The dashboard is built around a few ideas. Once these click, the rest of the docs are easy to follow.

A project is one deployed app. It has its own container, its own live URL, and its own history. You create a project by deploying a source (a repository, a ZIP, or a demo template), and you manage everything about that app — deploys, domains, versions, access — from the project.

A deploy is one attempt to build and publish your project. Every deploy runs the same pipeline: scan the code, provision a container, let the AI agent build and start the app, then publish it to a URL. You can redeploy a project at any time; each run is tracked so you can see what happened.

Instead of giving you a shell and asking you to configure a server, livemy.app uses an AI agent to do the deployment work. The agent reads your project, installs what it needs, builds the app, and fixes common problems on its own. When you want a change after the app is live, you talk to the agent through AI Assist rather than editing the server yourself.

AI Assist is a chat attached to each project. You describe a change or a bug (“add a dark mode toggle”, “the build fails on the login page”), and the agent edits the app and redeploys. AI Assist runs on credits: your plan includes a monthly amount, and you can buy additional credit packs that don’t expire.

livemy.app offers several plans. Higher plans raise your limits (how many projects and deploys you get) and unlock features such as direct SSH access and extra custom domains. For the current plans and what each one includes, see the Billing page in your dashboard.

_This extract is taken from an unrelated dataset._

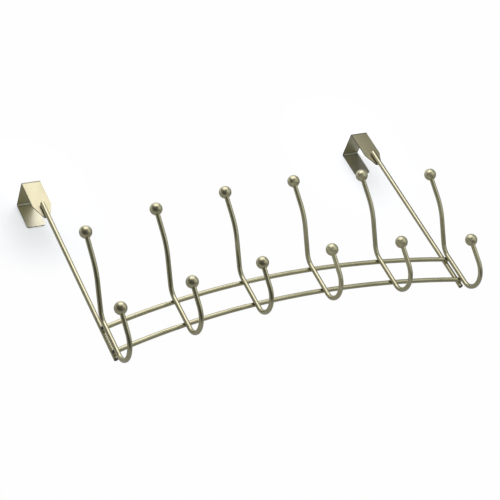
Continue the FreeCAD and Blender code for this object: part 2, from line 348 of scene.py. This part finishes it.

# The tight corners beside the hooks' welds are painted dark: painted shade, where the two wires shade
# each other. The place is folded at every hook and between the two rails, so that the twelve crossings
# become one, and the arch is taken off its height.
corner_dark_mm = 2.0
corner_ends_mm = 4.2
painted_corner_shade = 0.25
rails_mean_mm = sum(rail_end_heights_mm) / 2
rail_half_gap_mm = (rail_end_heights_mm[1] - rail_end_heights_mm[0]) / 2
folded_crossing_mm = (hook_spacing_mm / 2, hook_weld_plane_mm, rail_half_gap_mm)
folded_x = add_node(tree, "ShaderNodeMath", {
    0: at.outputs["X"], 1: hook_spacing_mm / 2 * mm}, operation="PINGPONG")
squared_x = add_node(tree, "ShaderNodeMath", {
    0: at.outputs["X"], 1: at.outputs["X"]}, operation="MULTIPLY")
squared_height = add_node(tree, "ShaderNodeMath", {
    0: (arch_radius_mm * mm) ** 2, 1: squared_x.outputs["Value"]}, operation="SUBTRACT")
arch = add_node(tree, "ShaderNodeMath", {0: squared_height.outputs["Value"]}, operation="SQRT")
off_arch = add_node(tree, "ShaderNodeMath", {
    0: at.outputs["Z"], 1: arch.outputs["Value"]}, operation="SUBTRACT")
off_middle = add_node(tree, "ShaderNodeMath", {
    0: off_arch.outputs["Value"], 1: (rails_mean_mm - arch_drop_mm) * mm}, operation="SUBTRACT")
folded_z = add_node(tree, "ShaderNodeMath", {0: off_middle.outputs["Value"]}, operation="ABSOLUTE")
folded_place = add_node(tree, "ShaderNodeCombineXYZ", {
    "X": folded_x.outputs["Value"], "Y": at.outputs["Y"], "Z": folded_z.outputs["Value"]})
from_crossing = add_node(tree, "ShaderNodeVectorMath", {
    0: folded_place.outputs["Vector"], 1: Vector(folded_crossing_mm) * mm}, operation="DISTANCE")
painted_corner_shade_tone = add_node(tree, "ShaderNodeMapRange", {
    "Value": from_crossing.outputs["Value"],
    "From Min": corner_dark_mm * mm, "From Max": corner_ends_mm * mm,
    "To Min": painted_corner_shade, "To Max": 1.0})
tint(wire_finish, painted_corner_shade_tone.outputs["Result"])


# Card: the rack lies on its back flaps on white card, which stands where the door's far face would
# be. The photograph is exposed until the card burns out to white, except near the flaps, where
# their shadows show. From behind, the card isn't there.
card_size_mm = 5000.0
card_gap_mm = 0.1
flap_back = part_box("left_bracket")[1].y
bpy.ops.mesh.primitive_plane_add(size=card_size_mm * mm, rotation=(math.radians(90), 0, 0))
card = bpy.context.active_object
card.name = "white_card"
card.location = (0, flap_back + card_gap_mm * mm, 0)
bpy.ops.object.transform_apply(location=True, rotation=True, scale=True)

# The camera sees the card as the photograph has it. To the metal the card glows an even grey of its
# own, which grows lighter above the rack: painted light in place of the lit card.
light_above_mm = 120.0
glow_beside_rack = 0.32
glow_above_rack = 0.7
white = (1, 1, 1, 1)
burnt_white = (0.99, 0.99, 0.99, 1)
extra_exposure = (0.42, 0.44, 0.45, 1)
shadow_middle_mm = 20.0
shadow_is_full_mm = 50.0
shadow_ends_mm = 95.0
card_finish = bpy.data.materials.new("matt_white_card")
card_finish.use_nodes = True
tree = card_finish.node_tree
tree.nodes.clear()
rays = add_node(tree, "ShaderNodeLightPath")
faces = add_node(tree, "ShaderNodeNewGeometry")
where = add_node(tree, "ShaderNodeTexCoord").outputs["Object"]
height = add_node(tree, "ShaderNodeSeparateXYZ", {"Vector": where}).outputs["Z"]
glow = add_node(tree, "ShaderNodeMapRange", {
    "Value": height, "From Min": 0.0, "From Max": light_above_mm * mm,
    "To Min": glow_beside_rack, "To Max": glow_above_rack})
to_metal = add_node(tree, "ShaderNodeEmission", {"Color": white, "Strength": glow.outputs["Result"]})
lit_card = add_node(tree, "ShaderNodeBsdfDiffuse", {"Color": white})
exposure = add_node(tree, "ShaderNodeEmission", {"Color": extra_exposure, "Strength": 1.0})
shadowed_card = add_node(tree, "ShaderNodeAddShader", {
    0: lit_card.outputs["BSDF"], 1: exposure.outputs["Emission"]})
either_side = add_node(tree, "ShaderNodeVectorMath", {0: where}, operation="ABSOLUTE")
from_flap = add_node(tree, "ShaderNodeVectorMath", {
    0: either_side.outputs["Vector"],
    1: (half_length_mm * mm, flap_back, shadow_middle_mm * mm)}, operation="DISTANCE")
burnt_out = add_node(tree, "ShaderNodeMapRange", {
    "Value": from_flap.outputs["Value"],
    "From Min": shadow_is_full_mm * mm, "From Max": shadow_ends_mm * mm,
    "To Min": 0.0, "To Max": 1.0}, interpolation_type="SMOOTHSTEP")
burnt_card = add_node(tree, "ShaderNodeEmission", {"Color": burnt_white, "Strength": 1.0})
to_camera = add_node(tree, "ShaderNodeMixShader", {
    "Fac": burnt_out.outputs["Result"],
    1: shadowed_card.outputs["Shader"], 2: burnt_card.outputs["Emission"]})
front = add_node(tree, "ShaderNodeMixShader", {
    "Fac": rays.outputs["Is Camera Ray"],
    1: to_metal.outputs["Emission"], 2: to_camera.outputs["Shader"]})
behind = add_node(tree, "ShaderNodeBsdfTransparent")
whole = add_node(tree, "ShaderNodeMixShader", {
    "Fac": faces.outputs["Backfacing"], 1: front.outputs["Shader"], 2: behind.outputs["BSDF"]})
add_node(tree, "ShaderNodeOutputMaterial", {"Surface": whole.outputs["Shader"]})
card.data.materials.append(card_finish)


# Flag: a narrow board covered in black felt, just right of the rack. It shows only in the metal, as
# the dark side of the right bracket and wires. The camera doesn't see it, and it throws no shadow.
flag_height_mm = 380.0
flag_depth_mm = 68.0
flag_place_mm = (270.0, -16.0, -110.0)
felt_roughness = 0.9
bpy.ops.mesh.primitive_plane_add(size=1.0, rotation=(0, math.radians(90), 0))
flag = bpy.context.active_object
flag.name = "black_flag"
flag.scale = (flag_height_mm * mm, flag_depth_mm * mm, 1)
flag.location = Vector(flag_place_mm) * mm
bpy.ops.object.transform_apply(location=True, rotation=True, scale=True)
flag.visible_camera = False
flag.visible_shadow = False
flag.visible_diffuse = False
felt_finish = bpy.data.materials.new("black_felt")
felt_finish.use_nodes = True
tree = felt_finish.node_tree
tree.nodes.clear()
felt = add_node(tree, "ShaderNodeBsdfPrincipled", {
    "Base Color": from_hex("#303030"), "Roughness": felt_roughness})
add_node(tree, "ShaderNodeOutputMaterial", {"Surface": felt.outputs["BSDF"]})
flag.data.materials.append(felt_finish)


# Light: a large softbox in front of the rack and above it, with weak panels overhead, on the right
# and low on the right. The last and weakest is close below the rack and turned to the right hooks,
# whose darks it lifts.
def hang_light(name, width_mm, height_mm, radiance, place_mm, aim_mm, colour=(1.0, 1.0, 1.0)):
    """A flat lamp of even brightness, turned to face a point."""
    lamp = bpy.data.lights.new(name, "AREA")
    lamp.shape = "RECTANGLE"
    lamp.size = width_mm * mm
    lamp.size_y = height_mm * mm
    lamp.color = colour
    lamp.energy = radiance * math.pi * lamp.size * lamp.size_y
    holder = bpy.data.objects.new(name, lamp)
    holder.location = Vector(place_mm) * mm
    aim = Vector(aim_mm) - Vector(place_mm)
    holder.rotation_euler = aim.to_track_quat("-Z", "Y").to_euler()
    holder.visible_camera = False
    bpy.context.scene.collection.objects.link(holder)


rack_middle_mm = (0, -20, -130)
hang_light("softbox", width_mm=1050, height_mm=860, radiance=1.42, colour=(1.025, 0.99, 1.07),
           place_mm=(-10, -748, 400), aim_mm=rack_middle_mm)
hang_light("overhead_panel", width_mm=600, height_mm=450, radiance=0.5,
           place_mm=(0, -176, 756), aim_mm=rack_middle_mm)
hang_light("side_panel", width_mm=600, height_mm=420, radiance=0.5,
           place_mm=(476, -781, -193), aim_mm=rack_middle_mm)
hang_light("low_panel", width_mm=760, height_mm=400, radiance=0.36,
           place_mm=(380, -460, -440), aim_mm=(200, -60, -150))
hang_light("right_hooks_panel", width_mm=300, height_mm=340, radiance=0.2,
           place_mm=(40, -190, -330), aim_mm=(310, -130, -216))


# Room: pale walls with a faint green cast, dimmest low on the left. The metal sees them so, and the
# camera sees plain white.
dim_side = Vector((-0.70, -0.36, -0.62)).normalized()
brightest_wall = 0.42
dimmest_wall = 0.05
wall_tone = (0.975, 1.0, 0.94, 1)
room = bpy.data.worlds.new("room")
room.use_nodes = True
bpy.context.scene.world = room
tree = room.node_tree
tree.nodes.clear()
rays = add_node(tree, "ShaderNodeLightPath")
way = add_node(tree, "ShaderNodeTexCoord").outputs["Generated"]
towards_dim = add_node(tree, "ShaderNodeVectorMath", {0: way, 1: dim_side}, operation="DOT_PRODUCT")
dimming = add_node(tree, "ShaderNodeMapRange", {
    "Value": towards_dim.outputs["Value"], "From Min": -1.0, "From Max": 1.0,
    "To Min": brightest_wall, "To Max": dimmest_wall})
walls = add_node(tree, "ShaderNodeBackground", {
    "Color": wall_tone, "Strength": dimming.outputs["Result"]})
backdrop = add_node(tree, "ShaderNodeBackground", {"Color": white, "Strength": 1.0})
around = add_node(tree, "ShaderNodeMixShader", {
    "Fac": rays.outputs["Is Camera Ray"],
    1: walls.outputs["Background"], 2: backdrop.outputs["Background"]})
add_node(tree, "ShaderNodeOutputWorld", {"Surface": around.outputs["Shader"]})
bpy.context.scene.view_settings.view_transform = "Standard"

A project moves through a few states over its life:

  • Live — deployed and reachable at its URL.
  • Failed — a deploy didn’t complete; the dashboard shows why.
  • Sleeping — paused to save resources. On the Free plan, projects can be paused automatically after a period of inactivity; you can also pause and resume a project yourself. A sleeping project wakes on demand.
  • Deleted — removed by you. Deleted projects can be restored from a backup for a limited time before they’re purged.